(Data records)
'''

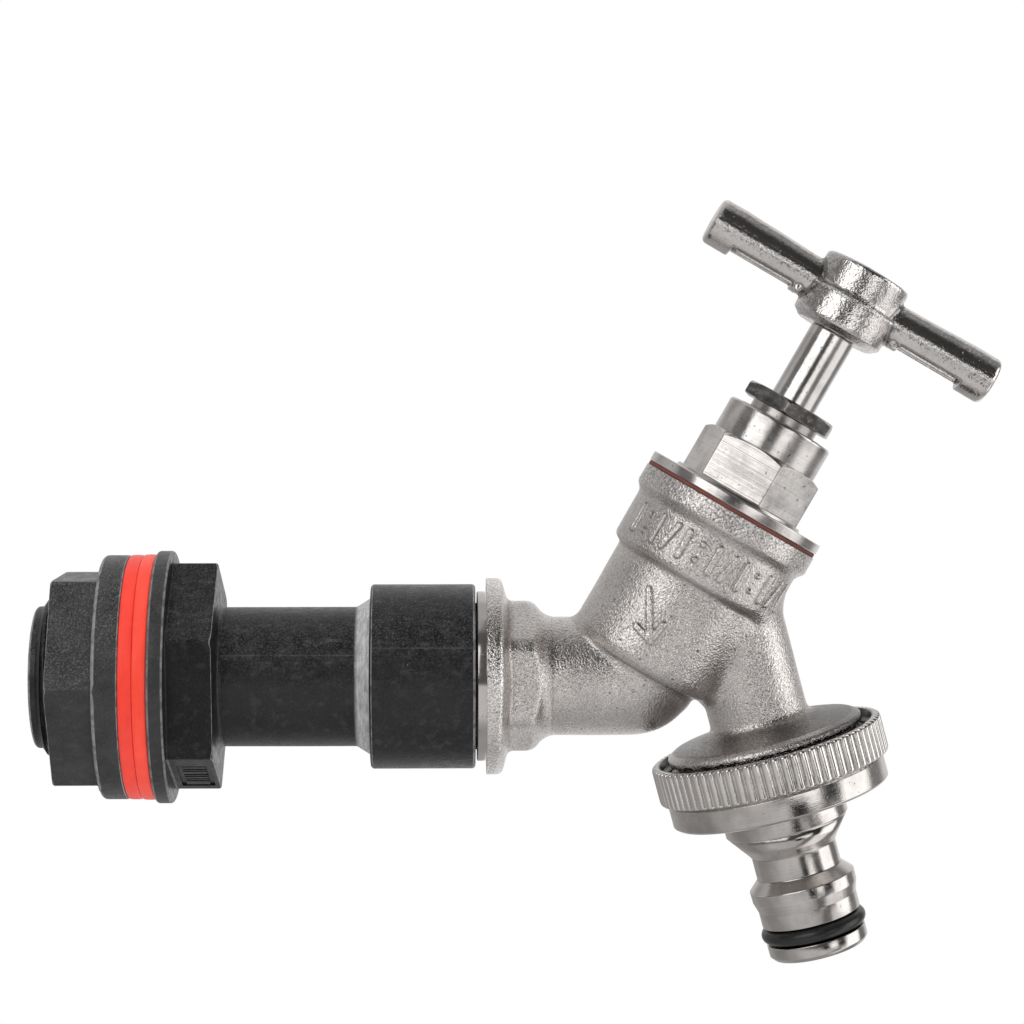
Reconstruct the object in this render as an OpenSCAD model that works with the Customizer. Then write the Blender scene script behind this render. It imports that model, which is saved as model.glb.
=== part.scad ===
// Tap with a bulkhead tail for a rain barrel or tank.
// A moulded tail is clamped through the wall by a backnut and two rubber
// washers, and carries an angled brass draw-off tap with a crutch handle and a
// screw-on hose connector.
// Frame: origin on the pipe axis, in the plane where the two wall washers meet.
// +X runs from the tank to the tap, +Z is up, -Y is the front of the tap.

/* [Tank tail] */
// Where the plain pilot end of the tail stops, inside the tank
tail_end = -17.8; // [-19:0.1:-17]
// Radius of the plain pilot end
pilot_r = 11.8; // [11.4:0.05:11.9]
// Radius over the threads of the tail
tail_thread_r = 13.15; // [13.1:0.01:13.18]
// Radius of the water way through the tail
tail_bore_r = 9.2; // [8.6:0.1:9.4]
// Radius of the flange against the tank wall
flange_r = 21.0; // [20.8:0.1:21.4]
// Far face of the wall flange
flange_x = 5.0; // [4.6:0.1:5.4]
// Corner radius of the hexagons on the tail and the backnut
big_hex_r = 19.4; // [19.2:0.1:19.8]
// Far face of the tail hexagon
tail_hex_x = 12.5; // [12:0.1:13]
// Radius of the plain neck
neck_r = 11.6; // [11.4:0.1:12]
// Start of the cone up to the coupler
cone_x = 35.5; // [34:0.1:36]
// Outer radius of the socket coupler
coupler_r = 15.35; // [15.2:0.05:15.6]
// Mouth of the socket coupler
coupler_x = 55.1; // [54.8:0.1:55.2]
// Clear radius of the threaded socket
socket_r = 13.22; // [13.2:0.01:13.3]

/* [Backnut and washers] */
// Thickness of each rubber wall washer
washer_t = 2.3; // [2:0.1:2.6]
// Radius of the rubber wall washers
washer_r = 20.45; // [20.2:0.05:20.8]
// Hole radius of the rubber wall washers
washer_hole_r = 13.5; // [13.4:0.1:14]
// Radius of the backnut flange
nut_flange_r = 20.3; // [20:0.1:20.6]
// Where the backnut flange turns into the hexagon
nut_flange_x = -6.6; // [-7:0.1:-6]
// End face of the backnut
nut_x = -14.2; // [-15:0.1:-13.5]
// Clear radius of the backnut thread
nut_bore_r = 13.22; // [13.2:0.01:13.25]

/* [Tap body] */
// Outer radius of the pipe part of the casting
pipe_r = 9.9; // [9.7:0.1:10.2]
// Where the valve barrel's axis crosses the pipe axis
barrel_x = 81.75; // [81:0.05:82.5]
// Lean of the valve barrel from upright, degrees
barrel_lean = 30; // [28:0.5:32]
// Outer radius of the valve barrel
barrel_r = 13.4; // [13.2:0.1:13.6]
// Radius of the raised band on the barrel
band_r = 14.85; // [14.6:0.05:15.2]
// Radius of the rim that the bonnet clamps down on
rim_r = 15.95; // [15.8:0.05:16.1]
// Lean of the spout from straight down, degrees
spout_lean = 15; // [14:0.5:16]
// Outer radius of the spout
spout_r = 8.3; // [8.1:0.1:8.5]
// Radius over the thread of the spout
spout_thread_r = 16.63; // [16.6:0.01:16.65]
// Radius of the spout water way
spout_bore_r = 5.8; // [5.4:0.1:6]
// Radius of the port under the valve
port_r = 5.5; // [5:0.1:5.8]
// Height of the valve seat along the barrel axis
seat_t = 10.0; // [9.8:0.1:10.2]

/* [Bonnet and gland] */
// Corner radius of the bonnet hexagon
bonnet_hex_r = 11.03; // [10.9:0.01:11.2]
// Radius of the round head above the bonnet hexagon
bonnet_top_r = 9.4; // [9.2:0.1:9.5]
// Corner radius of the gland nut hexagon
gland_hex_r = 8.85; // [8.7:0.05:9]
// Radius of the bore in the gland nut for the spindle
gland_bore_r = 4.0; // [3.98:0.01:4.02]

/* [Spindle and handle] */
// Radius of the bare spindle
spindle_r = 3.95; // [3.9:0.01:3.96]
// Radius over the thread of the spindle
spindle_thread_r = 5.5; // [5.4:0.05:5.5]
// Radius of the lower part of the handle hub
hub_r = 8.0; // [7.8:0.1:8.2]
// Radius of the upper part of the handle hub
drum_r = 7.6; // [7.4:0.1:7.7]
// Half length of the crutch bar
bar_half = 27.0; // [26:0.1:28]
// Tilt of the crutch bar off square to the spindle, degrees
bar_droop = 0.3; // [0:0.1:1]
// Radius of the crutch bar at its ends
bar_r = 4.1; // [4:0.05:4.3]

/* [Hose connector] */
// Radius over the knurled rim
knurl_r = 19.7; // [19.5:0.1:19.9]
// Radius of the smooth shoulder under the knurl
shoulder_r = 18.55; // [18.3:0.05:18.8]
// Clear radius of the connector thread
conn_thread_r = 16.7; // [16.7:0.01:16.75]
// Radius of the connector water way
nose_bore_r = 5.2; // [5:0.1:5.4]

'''
'''

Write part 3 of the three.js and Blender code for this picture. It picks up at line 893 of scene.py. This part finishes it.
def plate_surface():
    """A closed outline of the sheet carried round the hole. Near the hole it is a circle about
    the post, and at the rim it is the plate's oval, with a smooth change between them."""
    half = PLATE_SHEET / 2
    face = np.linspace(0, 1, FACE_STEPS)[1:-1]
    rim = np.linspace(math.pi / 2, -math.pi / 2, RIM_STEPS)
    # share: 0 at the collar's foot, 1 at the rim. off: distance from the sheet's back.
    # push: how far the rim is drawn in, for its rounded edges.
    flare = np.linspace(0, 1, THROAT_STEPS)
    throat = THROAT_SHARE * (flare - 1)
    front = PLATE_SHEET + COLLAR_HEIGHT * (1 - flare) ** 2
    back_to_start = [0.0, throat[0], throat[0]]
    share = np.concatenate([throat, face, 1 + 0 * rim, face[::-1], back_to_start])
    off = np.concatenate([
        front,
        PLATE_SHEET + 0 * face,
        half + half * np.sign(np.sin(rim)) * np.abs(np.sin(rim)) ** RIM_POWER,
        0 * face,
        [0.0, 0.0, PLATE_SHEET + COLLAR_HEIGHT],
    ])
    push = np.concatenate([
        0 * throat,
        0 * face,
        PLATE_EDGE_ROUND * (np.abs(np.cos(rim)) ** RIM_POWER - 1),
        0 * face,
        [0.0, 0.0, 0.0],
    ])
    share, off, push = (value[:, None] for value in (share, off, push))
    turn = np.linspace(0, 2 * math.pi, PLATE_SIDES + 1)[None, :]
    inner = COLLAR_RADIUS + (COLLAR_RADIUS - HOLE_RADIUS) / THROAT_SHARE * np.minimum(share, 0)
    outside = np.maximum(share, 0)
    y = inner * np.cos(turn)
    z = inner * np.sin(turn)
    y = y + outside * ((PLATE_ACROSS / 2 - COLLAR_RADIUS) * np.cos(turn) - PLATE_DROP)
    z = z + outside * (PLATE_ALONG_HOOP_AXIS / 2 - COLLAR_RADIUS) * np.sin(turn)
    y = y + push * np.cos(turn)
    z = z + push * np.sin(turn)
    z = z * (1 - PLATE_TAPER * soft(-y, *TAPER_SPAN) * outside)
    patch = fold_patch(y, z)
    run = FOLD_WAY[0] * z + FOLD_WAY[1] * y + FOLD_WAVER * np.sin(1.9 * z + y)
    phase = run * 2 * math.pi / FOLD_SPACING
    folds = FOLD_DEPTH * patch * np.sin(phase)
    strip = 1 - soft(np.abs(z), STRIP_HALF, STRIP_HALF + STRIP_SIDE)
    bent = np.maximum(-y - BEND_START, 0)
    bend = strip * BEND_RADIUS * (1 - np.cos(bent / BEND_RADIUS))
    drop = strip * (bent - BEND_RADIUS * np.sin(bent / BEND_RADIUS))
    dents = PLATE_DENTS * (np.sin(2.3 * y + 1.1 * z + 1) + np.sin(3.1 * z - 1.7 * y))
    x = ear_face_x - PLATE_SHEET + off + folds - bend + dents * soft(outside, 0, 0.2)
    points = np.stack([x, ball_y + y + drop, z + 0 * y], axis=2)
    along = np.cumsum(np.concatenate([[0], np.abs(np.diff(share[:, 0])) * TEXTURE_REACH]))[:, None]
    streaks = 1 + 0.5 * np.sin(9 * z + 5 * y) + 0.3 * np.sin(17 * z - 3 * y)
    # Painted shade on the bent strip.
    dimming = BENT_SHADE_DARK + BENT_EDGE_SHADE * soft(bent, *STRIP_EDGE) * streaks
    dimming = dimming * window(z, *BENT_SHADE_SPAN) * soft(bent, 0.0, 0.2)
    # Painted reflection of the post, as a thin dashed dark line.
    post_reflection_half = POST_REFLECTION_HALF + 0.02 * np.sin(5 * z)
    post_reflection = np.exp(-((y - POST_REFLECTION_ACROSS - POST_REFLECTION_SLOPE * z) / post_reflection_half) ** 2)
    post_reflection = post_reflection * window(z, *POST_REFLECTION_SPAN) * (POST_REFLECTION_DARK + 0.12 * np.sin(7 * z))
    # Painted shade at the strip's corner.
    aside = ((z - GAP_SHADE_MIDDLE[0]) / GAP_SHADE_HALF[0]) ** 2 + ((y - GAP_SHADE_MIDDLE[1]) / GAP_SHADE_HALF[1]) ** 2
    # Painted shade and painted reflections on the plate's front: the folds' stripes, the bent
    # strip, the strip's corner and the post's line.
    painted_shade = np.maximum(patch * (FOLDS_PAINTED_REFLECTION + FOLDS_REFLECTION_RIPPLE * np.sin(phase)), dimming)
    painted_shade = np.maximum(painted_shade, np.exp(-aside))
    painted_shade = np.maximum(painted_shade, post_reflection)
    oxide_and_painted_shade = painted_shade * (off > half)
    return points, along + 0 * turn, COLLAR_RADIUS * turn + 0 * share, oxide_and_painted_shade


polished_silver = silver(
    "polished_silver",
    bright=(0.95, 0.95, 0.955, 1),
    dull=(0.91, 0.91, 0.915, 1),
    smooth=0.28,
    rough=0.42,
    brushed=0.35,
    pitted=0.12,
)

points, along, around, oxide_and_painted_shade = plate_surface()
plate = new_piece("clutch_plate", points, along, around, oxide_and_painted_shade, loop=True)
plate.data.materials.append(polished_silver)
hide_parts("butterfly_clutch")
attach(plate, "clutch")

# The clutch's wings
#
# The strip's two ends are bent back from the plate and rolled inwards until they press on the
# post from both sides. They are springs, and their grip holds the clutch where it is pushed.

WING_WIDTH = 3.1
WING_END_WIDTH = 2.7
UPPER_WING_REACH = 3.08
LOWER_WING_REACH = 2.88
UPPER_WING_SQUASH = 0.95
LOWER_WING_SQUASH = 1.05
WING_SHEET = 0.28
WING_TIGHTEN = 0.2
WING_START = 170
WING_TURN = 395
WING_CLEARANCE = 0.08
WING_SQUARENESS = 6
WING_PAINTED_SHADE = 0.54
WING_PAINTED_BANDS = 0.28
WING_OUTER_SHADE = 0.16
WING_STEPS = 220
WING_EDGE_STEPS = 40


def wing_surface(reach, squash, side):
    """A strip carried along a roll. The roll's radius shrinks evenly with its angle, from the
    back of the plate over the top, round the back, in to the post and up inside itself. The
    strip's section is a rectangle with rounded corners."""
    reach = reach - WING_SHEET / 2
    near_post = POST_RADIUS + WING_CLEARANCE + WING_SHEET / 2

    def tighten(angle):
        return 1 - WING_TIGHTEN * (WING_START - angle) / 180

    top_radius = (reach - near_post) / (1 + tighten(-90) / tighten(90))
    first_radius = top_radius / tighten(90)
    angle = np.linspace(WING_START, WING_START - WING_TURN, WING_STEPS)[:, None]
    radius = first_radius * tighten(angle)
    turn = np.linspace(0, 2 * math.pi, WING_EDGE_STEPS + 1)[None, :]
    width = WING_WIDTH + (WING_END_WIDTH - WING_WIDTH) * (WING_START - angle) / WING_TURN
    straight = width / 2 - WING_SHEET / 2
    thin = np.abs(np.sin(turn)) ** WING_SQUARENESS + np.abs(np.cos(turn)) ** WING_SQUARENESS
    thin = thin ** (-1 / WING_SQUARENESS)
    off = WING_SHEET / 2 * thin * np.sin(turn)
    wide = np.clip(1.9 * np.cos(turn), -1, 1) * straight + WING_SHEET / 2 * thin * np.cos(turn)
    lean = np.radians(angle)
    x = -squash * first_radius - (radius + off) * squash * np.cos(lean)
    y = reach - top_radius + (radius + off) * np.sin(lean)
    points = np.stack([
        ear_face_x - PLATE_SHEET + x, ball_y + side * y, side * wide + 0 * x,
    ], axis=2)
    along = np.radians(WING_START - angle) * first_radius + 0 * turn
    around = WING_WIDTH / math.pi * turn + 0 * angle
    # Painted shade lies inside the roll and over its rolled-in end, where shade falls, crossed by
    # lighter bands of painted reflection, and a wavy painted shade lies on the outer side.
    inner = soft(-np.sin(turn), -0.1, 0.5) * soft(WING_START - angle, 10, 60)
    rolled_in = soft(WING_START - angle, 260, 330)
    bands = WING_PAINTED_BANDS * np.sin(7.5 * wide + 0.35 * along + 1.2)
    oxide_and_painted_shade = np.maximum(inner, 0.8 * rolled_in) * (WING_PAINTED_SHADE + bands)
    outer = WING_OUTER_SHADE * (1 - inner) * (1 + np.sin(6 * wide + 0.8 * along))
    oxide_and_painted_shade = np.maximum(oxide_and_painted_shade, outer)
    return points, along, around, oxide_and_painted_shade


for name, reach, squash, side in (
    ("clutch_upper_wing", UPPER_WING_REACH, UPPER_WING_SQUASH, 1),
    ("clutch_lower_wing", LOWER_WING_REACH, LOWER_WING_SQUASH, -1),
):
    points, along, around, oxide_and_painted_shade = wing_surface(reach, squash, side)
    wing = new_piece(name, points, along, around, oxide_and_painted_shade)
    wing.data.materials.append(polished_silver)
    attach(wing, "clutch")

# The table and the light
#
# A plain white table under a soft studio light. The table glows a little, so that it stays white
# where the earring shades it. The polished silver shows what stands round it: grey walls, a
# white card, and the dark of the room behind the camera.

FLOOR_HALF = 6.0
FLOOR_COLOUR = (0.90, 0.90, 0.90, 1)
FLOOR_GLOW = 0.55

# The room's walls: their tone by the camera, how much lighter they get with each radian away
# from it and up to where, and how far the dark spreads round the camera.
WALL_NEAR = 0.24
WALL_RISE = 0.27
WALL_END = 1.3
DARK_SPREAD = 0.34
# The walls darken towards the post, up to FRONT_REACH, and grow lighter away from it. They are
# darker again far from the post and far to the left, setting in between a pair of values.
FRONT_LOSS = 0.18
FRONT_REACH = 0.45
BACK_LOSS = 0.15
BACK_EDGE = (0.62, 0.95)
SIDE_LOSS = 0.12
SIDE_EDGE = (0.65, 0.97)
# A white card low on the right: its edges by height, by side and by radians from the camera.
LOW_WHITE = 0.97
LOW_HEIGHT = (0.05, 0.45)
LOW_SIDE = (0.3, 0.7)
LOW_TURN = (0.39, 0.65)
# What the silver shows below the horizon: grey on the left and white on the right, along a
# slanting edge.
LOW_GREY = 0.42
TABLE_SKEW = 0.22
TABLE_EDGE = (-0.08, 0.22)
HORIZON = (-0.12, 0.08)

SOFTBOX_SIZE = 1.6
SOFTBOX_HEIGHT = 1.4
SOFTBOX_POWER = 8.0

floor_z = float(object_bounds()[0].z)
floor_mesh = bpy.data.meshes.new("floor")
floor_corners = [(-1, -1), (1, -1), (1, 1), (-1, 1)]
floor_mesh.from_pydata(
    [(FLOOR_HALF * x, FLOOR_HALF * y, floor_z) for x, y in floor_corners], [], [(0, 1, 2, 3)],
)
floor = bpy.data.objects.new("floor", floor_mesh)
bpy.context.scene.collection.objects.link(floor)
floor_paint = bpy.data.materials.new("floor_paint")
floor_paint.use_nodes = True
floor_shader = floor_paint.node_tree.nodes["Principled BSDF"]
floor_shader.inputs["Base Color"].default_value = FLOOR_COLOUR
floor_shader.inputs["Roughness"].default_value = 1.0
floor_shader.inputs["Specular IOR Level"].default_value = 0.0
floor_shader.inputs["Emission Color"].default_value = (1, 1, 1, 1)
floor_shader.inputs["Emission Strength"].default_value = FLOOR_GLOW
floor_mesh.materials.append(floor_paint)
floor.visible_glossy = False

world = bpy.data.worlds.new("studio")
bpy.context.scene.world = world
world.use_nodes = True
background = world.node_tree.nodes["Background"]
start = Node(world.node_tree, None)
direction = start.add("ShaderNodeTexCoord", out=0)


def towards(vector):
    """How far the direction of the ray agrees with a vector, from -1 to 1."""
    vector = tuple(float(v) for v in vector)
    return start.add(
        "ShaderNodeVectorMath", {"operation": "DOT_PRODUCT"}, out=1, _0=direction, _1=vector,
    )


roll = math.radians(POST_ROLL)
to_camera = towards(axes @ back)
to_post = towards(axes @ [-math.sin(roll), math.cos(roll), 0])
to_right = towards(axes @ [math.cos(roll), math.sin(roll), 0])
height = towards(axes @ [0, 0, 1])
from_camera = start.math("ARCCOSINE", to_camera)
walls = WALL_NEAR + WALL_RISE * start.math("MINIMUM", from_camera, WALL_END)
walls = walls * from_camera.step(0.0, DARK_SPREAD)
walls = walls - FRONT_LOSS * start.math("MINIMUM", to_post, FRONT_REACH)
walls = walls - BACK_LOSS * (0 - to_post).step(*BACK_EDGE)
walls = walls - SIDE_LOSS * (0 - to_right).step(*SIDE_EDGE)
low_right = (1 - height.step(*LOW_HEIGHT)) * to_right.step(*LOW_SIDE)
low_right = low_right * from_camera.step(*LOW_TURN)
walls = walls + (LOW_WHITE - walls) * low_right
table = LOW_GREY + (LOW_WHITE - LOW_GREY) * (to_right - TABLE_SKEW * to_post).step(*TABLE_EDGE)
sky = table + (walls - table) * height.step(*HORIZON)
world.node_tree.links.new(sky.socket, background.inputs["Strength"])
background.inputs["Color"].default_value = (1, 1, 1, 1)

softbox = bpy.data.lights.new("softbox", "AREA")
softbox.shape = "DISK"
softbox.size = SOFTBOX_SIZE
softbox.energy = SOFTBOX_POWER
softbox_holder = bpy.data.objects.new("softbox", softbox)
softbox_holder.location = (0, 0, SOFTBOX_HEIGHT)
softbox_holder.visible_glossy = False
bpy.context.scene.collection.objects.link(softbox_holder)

'''

▸ **Instructions to follow**
Repeat, character for character, the lines of the material above from the line with "Reconstruct the object" through the line with "of the tap.".

▸ **Task output**
Reconstruct the object in this render as an OpenSCAD model that works with the Customizer. Then write the Blender scene script behind this render. It imports that model, which is saved as model.glb.
=== part.scad ===
// Tap with a bulkhead tail for a rain barrel or tank.
// A moulded tail is clamped through the wall by a backnut and two rubber
// washers, and carries an angled brass draw-off tap with a crutch handle and a
// screw-on hose connector.
// Frame: origin on the pipe axis, in the plane where the two wall washers meet.
// +X runs from the tank to the tap, +Z is up, -Y is the front of the tap.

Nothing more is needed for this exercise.